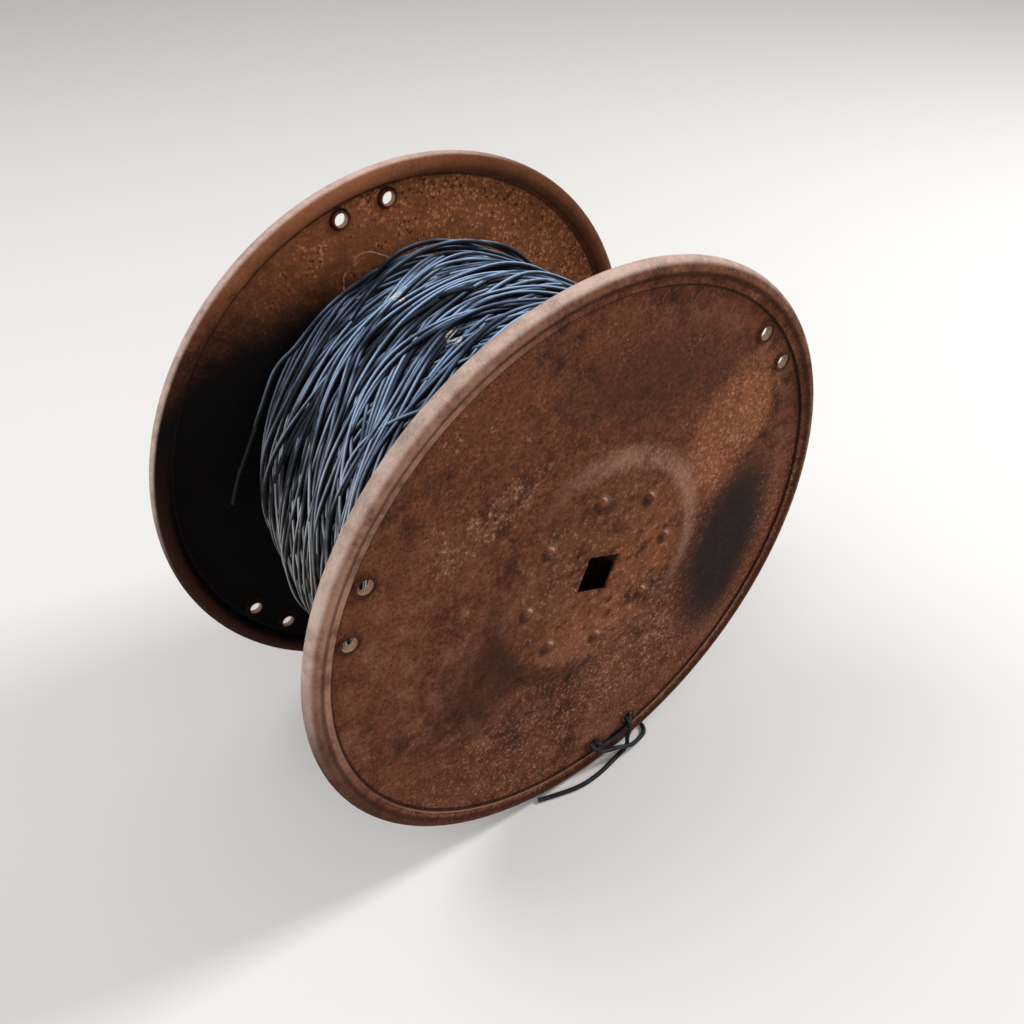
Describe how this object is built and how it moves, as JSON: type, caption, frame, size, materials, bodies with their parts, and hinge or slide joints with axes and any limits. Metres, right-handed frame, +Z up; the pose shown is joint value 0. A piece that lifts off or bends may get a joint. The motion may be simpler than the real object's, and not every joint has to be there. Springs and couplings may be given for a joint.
{
  "type": "steel cable drum with insulated wire",
  "caption": "Rusty pressed-steel cable drum with bossed, bead-rimmed flanges, square axle hole, paired tie holes and black insulated wire wound on it.",
  "frame": {"origin": "centre of the bottom of the drum's box, on the floor midway between the two rims", "axes": "+Z up, +Y along the drum's axis from the front flange to the back flange, +X to the right seen from the front"},
  "size_m": [0.457, 0.2495, 0.457],
  "materials": {
    "rusty_steel": "rusted, matte",
    "barrel_steel": "rusted, matte",
    "wire_insulation": "black, dusty satin"
  },
  "bodies": {
    "root": {"near_flange": "rusty_steel", "far_flange": "rusty_steel", "barrel": "barrel_steel", "hub_rivets": "rusty_steel", "wire_winding": "wire_insulation", "wire_tail": "wire_insulation", "wire_lashing": "wire_insulation", "wire_loose_end": "wire_insulation"}
  },
  "joints": []
}
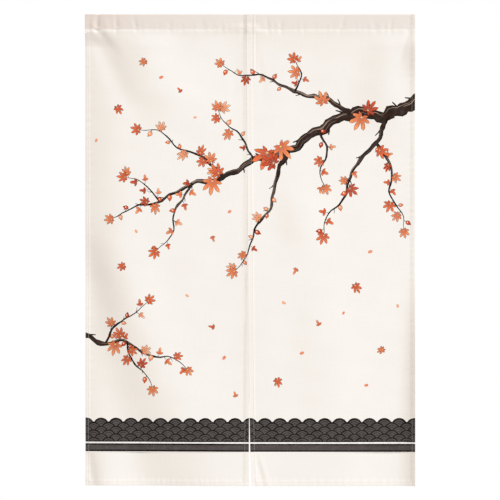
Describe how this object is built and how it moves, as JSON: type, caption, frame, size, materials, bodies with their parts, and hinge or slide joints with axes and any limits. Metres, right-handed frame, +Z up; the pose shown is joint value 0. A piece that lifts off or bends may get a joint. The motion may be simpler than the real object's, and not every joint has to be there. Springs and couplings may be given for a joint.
{
  "type": "noren curtain",
  "caption": "Split doorway curtain of plain-woven cloth: hemmed panels lapped and joined at the top centre, with an open rod pocket along the top edge.",
  "frame": {"origin": "middle of the top edge, where the cloth goes over the rod", "axes": "+Z up along the drop, +X to the right of someone facing the front, +Y from the front to the back"},
  "size_m": [0.8406, 0.0257, 1.2],
  "materials": {
    "panel_cloth": "cream plain weave, matt, printed in dark grey, brown and orange",
    "pocket_cloth": "cream plain weave, matt, unprinted",
    "sewing_thread": "off-white polyester thread"
  },
  "bodies": {
    "root": {"left_panel": "panel_cloth", "right_panel": "panel_cloth", "left_rod_pocket": "pocket_cloth", "right_rod_pocket": "pocket_cloth"}
  },
  "joints": []
}
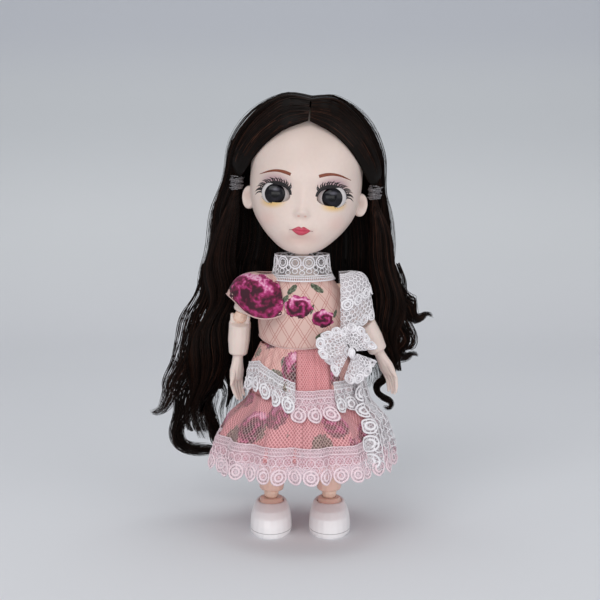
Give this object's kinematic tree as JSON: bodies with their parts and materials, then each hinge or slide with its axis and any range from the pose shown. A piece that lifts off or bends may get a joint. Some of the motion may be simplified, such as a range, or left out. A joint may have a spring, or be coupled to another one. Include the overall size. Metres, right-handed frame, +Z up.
{
  "type": "ball jointed doll",
  "caption": "Small ball jointed doll with inset eyes, long wavy hair held by elastics, a rose printed dress with lace trim, slip-on shoes, and a neck, arms and legs that move.",
  "frame": {"origin": "on the floor under the middle of the doll, hair and dress included", "axes": "+Z up, the doll faces -Y, its own right side is at -X"},
  "size_m": [0.0986, 0.0652, 0.1627],
  "materials": {
    "face_skin": "satin, semi-matt vinyl with painted features",
    "limb_skin": "satin",
    "eye": "clear gloss",
    "hair": "silky synthetic fibre",
    "hair_elastic": "glossy",
    "shoe_vinyl": "satin",
    "printed_satin": "soft sheen, printed with roses on a diamond lattice",
    "pink_tulle": "sheer net",
    "white_lace": "matt thread"
  },
  "bodies": {
    "torso": {"bodice": "printed_satin", "collar_lace": "white_lace", "flounce_sleeve": "printed_satin", "hem_lace": "white_lace", "lace_bow": "white_lace", "lace_cascade": "white_lace", "lace_sleeve": "white_lace", "middle_trim": "white_lace", "overskirt": "printed_satin", "skirt_lining": "pink_tulle", "torso_back": "limb_skin", "torso_front": "limb_skin"},
    "neck": {"neck_post": "limb_skin"},
    "head": {"back_hair": "hair", "eye_bracket": "limb_skin", "eye_left": "eye", "eye_right": "eye", "hair_crown_left": "hair", "hair_crown_right": "hair", "hair_tie_left": "hair_elastic", "hair_tie_right": "hair_elastic", "head_back": "face_skin", "head_front": "face_skin", "neck_cup": "limb_skin", "side_hair_left": "hair", "side_hair_right": "hair", "wig_cap": "hair"},
    "shoulder_joint_right": {"shoulder_joint_right": "limb_skin"},
    "upper_arm_right": {"upper_arm_right": "limb_skin"},
    "elbow_joint_right": {"elbow_joint_right": "limb_skin"},
    "forearm_right": {"forearm_right": "limb_skin"},
    "hand_right": {"hand_right": "limb_skin"},
    "hip_joint_right": {"hip_joint_right": "limb_skin"},
    "thigh_right": {"knee_joint_right": "limb_skin", "thigh_right": "limb_skin"},
    "shin_right": {"shin_right": "limb_skin"},
    "ankle_joint_right": {"ankle_joint_right": "limb_skin"},
    "foot_right": {"foot_right": "limb_skin", "shoe_right": "shoe_vinyl"},
    "shoulder_joint_left": {"shoulder_joint_left": "limb_skin"},
    "upper_arm_left": {"upper_arm_left": "limb_skin"},
    "elbow_joint_left": {"elbow_joint_left": "limb_skin"},
    "forearm_left": {"forearm_left": "limb_skin"},
    "hand_left": {"hand_left": "limb_skin"},
    "hip_joint_left": {"hip_joint_left": "limb_skin"},
    "thigh_left": {"knee_joint_left": "limb_skin", "thigh_left": "limb_skin"},
    "shin_left": {"shin_left": "limb_skin"},
    "ankle_joint_left": {"ankle_joint_left": "limb_skin"},
    "foot_left": {"foot_left": "limb_skin", "shoe_left": "shoe_vinyl"}
  },
  "joints": [
    {"name": "neck_turn", "type": "hinge", "parent": "torso", "child": "neck", "pos_m": [0.0092, 0.0007, 0.103], "axis": [0, 0, 1], "range_deg": [-60, 60], "deforming": ["collar_lace", "back_hair"]},
    {"name": "head_nod", "type": "hinge", "parent": "neck", "child": "head", "pos_m": [0.0092, 0.0007, 0.1095], "axis": [0.997, -0.0349, -0.0697], "range_deg": [-15, 15], "deforming": ["side_hair_right", "side_hair_left"]},
    {"name": "shoulder_swing_right", "type": "hinge", "parent": "torso", "child": "shoulder_joint_right", "pos_m": [-0.0092, -0.0003, 0.0914], "axis": [-1, 0, 0], "range_deg": [-50, 110], "deforming": ["flounce_sleeve", "bodice"]},
    {"name": "arm_raise_right", "type": "hinge", "parent": "shoulder_joint_right", "child": "upper_arm_right", "pos_m": [-0.0092, -0.0003, 0.0914], "axis": [0, 1, 0], "range_deg": [-6, 45]},
    {"name": "elbow_twist_right", "type": "hinge", "parent": "upper_arm_right", "child": "elbow_joint_right", "pos_m": [-0.0137, -0.0003, 0.08027], "axis": [0.3746, 0, 0.9272], "range_deg": [-90, 90]},
    {"name": "elbow_bend_right", "type": "hinge", "parent": "elbow_joint_right", "child": "forearm_right", "pos_m": [-0.0137, -0.0003, 0.08027], "axis": [-0.9976, 0, 0.0698], "range_deg": [0, 75]},
    {"name": "wrist_twist_right", "type": "hinge", "parent": "forearm_right", "child": "hand_right", "pos_m": [-0.01471, -0.0003, 0.06571], "axis": [0.0698, 0, 0.9976], "range_deg": [-90, 90]},
    {"name": "hip_swing_right", "type": "hinge", "parent": "torso", "child": "hip_joint_right", "pos_m": [-0.0002, -0.0003, 0.05654], "axis": [-1, 0, 0], "range_deg": [-20, 90], "deforming": ["skirt_lining", "overskirt", "middle_trim", "hem_lace"]},
    {"name": "leg_spread_right", "type": "hinge", "parent": "hip_joint_right", "child": "thigh_right", "pos_m": [-0.0002, -0.0003, 0.05654], "axis": [0, 1, 0], "range_deg": [-2, 25]},
    {"name": "knee_bend_right", "type": "hinge", "parent": "thigh_right", "child": "shin_right", "pos_m": [-0.00132, -0.0003, 0.03437], "axis": [0.9987, 0, -0.0506], "range_deg": [0, 80]},
    {"name": "ankle_twist_right", "type": "hinge", "parent": "shin_right", "child": "ankle_joint_right", "pos_m": [-0.0024, -0.0003, 0.0132], "axis": [0.0506, 0, 0.9987], "range_deg": [-30, 10]},
    {"name": "ankle_tilt_right", "type": "hinge", "parent": "ankle_joint_right", "child": "foot_right", "pos_m": [-0.0024, -0.0003, 0.0132], "axis": [1, 0, 0], "range_deg": [-15, 15]},
    {"name": "shoulder_swing_left", "type": "hinge", "parent": "torso", "child": "shoulder_joint_left", "pos_m": [0.0276, -0.0003, 0.0914], "axis": [-1, 0, 0], "range_deg": [-50, 110], "deforming": ["lace_sleeve"]},
    {"name": "arm_raise_left", "type": "hinge", "parent": "shoulder_joint_left", "child": "upper_arm_left", "pos_m": [0.0276, -0.0003, 0.0914], "axis": [0, -1, 0], "range_deg": [-6, 45]},
    {"name": "elbow_twist_left", "type": "hinge", "parent": "upper_arm_left", "child": "elbow_joint_left", "pos_m": [0.03131, -0.0003, 0.07999], "axis": [-0.309, 0, 0.9511], "range_deg": [-90, 90]},
    {"name": "elbow_bend_left", "type": "hinge", "parent": "elbow_joint_left", "child": "forearm_left", "pos_m": [0.03131, -0.0003, 0.07999], "axis": [-0.891, 0, -0.454], "range_deg": [0, 75]},
    {"name": "wrist_twist_left", "type": "hinge", "parent": "forearm_left", "child": "hand_left", "pos_m": [0.03794, -0.0003, 0.06698], "axis": [-0.454, 0, 0.891], "range_deg": [-90, 90]},
    {"name": "hip_swing_left", "type": "hinge", "parent": "torso", "child": "hip_joint_left", "pos_m": [0.0186, -0.0003, 0.05659], "axis": [-1, 0, 0], "range_deg": [-20, 90], "deforming": ["lace_cascade", "lace_bow"]},
    {"name": "leg_spread_left", "type": "hinge", "parent": "hip_joint_left", "child": "thigh_left", "pos_m": [0.0186, -0.0003, 0.05659], "axis": [0, -1, 0], "range_deg": [-2, 25]},
    {"name": "knee_bend_left", "type": "hinge", "parent": "thigh_left", "child": "shin_left", "pos_m": [0.01906, -0.0003, 0.0344], "axis": [0.9998, 0, 0.0209], "range_deg": [0, 80]},
    {"name": "ankle_twist_left", "type": "hinge", "parent": "shin_left", "child": "ankle_joint_left", "pos_m": [0.01951, -0.0003, 0.0132], "axis": [0.0209, 0, -0.9998], "range_deg": [-30, 10]},
    {"name": "ankle_tilt_left", "type": "hinge", "parent": "ankle_joint_left", "child": "foot_left", "pos_m": [0.01951, -0.0003, 0.0132], "axis": [1, 0, 0], "range_deg": [-15, 15]}
  ]
}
_ _ _
Determine how many lines in the data above contain the string "that". Give nothing except the number.

4